What Frank's "stew of memoir, journalism and essay" (Brownstein 2004) adds to these works, aside from a good deal of fascinating local color, is a more pointed account of the cultural discontent fueling the "Great Backlash"--and an impassioned denunciation of "a working-class movement that has done incalculable, historic harm to working-class people" by enticing them to vote on the basis of "cultural wedge issues like guns and abortion and the rest whose hallucinatory appeal would ordinarily be far overshadowed by material concerns" (Frank 2004, 6, 245).

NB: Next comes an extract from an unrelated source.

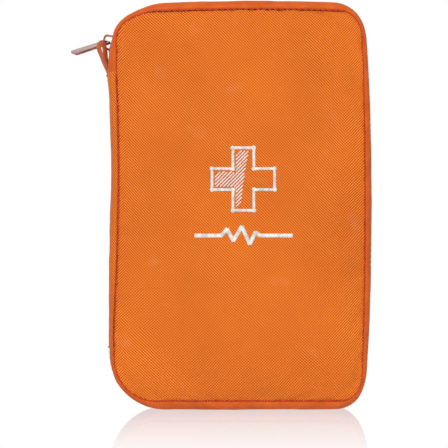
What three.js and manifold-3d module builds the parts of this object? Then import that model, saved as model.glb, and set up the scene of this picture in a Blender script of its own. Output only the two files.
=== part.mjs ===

The supposedly decisive role of "values voters" in the 2004 election seems to reinforce both the empirical force and the political significance of Frank's analysis. While academics derided the exit poll finding that "moral values" were the most important issue in the campaign, journalists and pundits seized on the notion that working-class cultural conservatives swung the election to the Republicans. Indeed, in a piece written even before the votes were counted, New York Times columnist Nicholas Kristof (2004a) wrote that Kerry supporters "should be feeling wretched about the millions of farmers, factory workers, and waitresses who ended up voting--utterly against their own interests--for Republican candidates." Kristof praised What's the Matter With Kansas? as "the best political book of the year," citing approvingly Frank's assertion that "Democratic leaders have been so eager to win over suburban professionals that they have lost touch with blue-collar America."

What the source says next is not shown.